The regulations and colonial statutes respecting slavery seem to have been framed on the principles of humanity, and with attention to the genius of the Christian religion; yet, in consequence of the supplementary force of the Roman law in the Dutch system of legislature, there appeared to be one capital defect in the code, viz. that a slave was considered as a real property, incapable of personal rights, from which consideration the ill-treatment of a master towards his slave was not so much estimated on the principle of personal injury, as that of a proprietor abusing his own property; and although a slave, under such a system, might obtain a portion of property for himself with the consent of his master, his possession was always precarious, and depended on the discretion of his proprietor (in the same manner as a peculium adventitium with the Romans), becoming only the unlimited property of the slave, if the master allowed him to keep it after his emancipation.
It was conceived, that considering the civil law only as a supplement to the positive law, continued in force on Java under the proclamation of the Earl of Minto of 11th September 1811, the code respecting slavery might, together with the other parts of legislation, be amended and established, on principles more consistent with humanity and good sense, by a declaration, that slaves in future should not be considered as objects of real property, but as objects possessing personal rights, and bound only to unlimited service; and that, in consequence thereof, slaves should never be transferred from one master to another, without their own consent given before witnesses or a notary. That a master should possess no other power over his slave, than to exact service in an equitable manner; that he should inflict no corporal chastisement on him after he had attained a certain age, nor beyond such a degree as would be given to his children or common apprentices; that all personal wrongs done to a slave, either by his master or by others, should be estimated by the common rules of personal injuries, and not by the principle of a proprietor abusing his own property; that the punishment for murder committed by a master on his slave, should be the same as that of murder committed on a free person; that every slave should have a right to acquire property of his own, by his private industry or labour, or by the bounty of others; that this property should never be removeable at the discretion of the master; that by this property the slave should always have a right to redeem his liberty, after having continued with his master for the term of seven years, and on paying the sum which, on estimation, subject to the approval of the magistrate, should at the time be thought an adequate equivalent for his personal services.
These fundamental alterations in the code were submitted by the local government to a higher authority, at a period when the principal proprietors evinced a concurrence in the measure; but the provisional tenure of the government, and the expectation of the early transfer of the island to the crown, induced a delay, until the re-establishment of Holland as a kingdom precluded the adoption of so essential a change.
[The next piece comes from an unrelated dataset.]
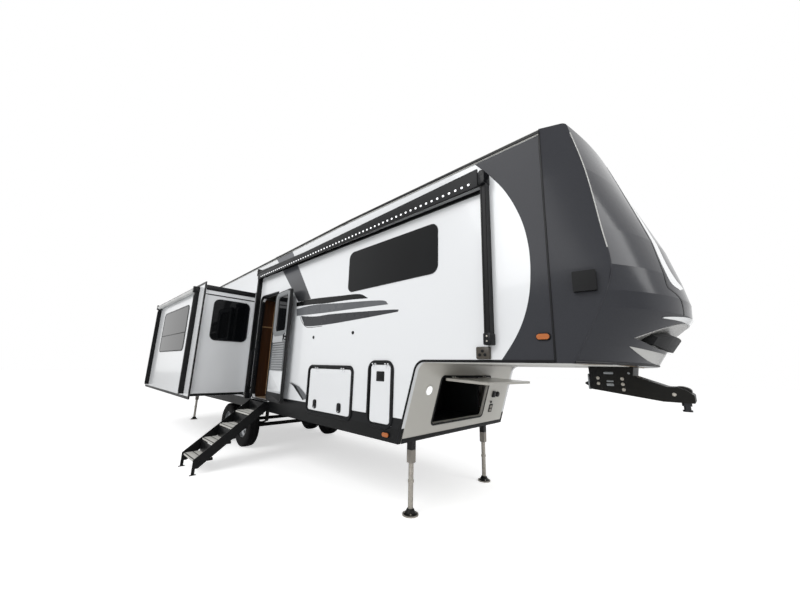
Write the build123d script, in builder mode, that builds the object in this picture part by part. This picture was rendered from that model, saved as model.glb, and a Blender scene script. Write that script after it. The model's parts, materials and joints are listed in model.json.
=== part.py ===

The excuse offered by the colonists for the origin and continuance of slavery on Java is, that on the first establishment of the Dutch in the Eastern Islands, there did not exist, as in Western India, a class of people calculated for domestic service; that they had, in consequence, to create a class of domestic servants, in doing which they adopted the plan of rearing children in their families from other countries, in preference to those in their immediate neighbourhood, who, from their connexions and the habits of their relatives, could never be depended upon. Whether necessity dictated this system in the earlier periods of the Dutch establishment, or not, is at least doubtful; but it is certain that this necessity no longer exists, nor is there the shadow of an excuse for continuing on Java this odious traffic and condition. The Javans, during the residence of the British on Java, have been found perfectly trustworthy, faithful, and industrious; and the demand was alone wanting in this, as in most cases, to create a sufficient supply of competent domestics. The continuance of the traffic for one day longer serves but to lower the European in the eyes of the native, who, gratified with the measures adopted by the British government in its suppression, stands himself pure of the foul sin. To the credit of the Javan character, and the honour of the individual, it should be known, that when the proclamation of the British government was published, requiring the registration of all slaves, and declaring that such as were not registered by a certain day should be entitled to their emancipation, the Panámbahan of Súmenap, who had inherited in his family domestic slaves to the number of not less than fifty, proudly said, "Then I will not register my slaves—they shall be free: hitherto they have been kept such, because it was the custom, and the Dutch liked to be attended by slaves when they visited the palace; but as that is not the case with the British, they shall cease to be slaves: for long have I felt shame, and my blood has run cold, when I have reflected on what I once saw at Batavia and Semárang, where human beings were exposed for public sale, placed on a table, and examined like sheep and oxen."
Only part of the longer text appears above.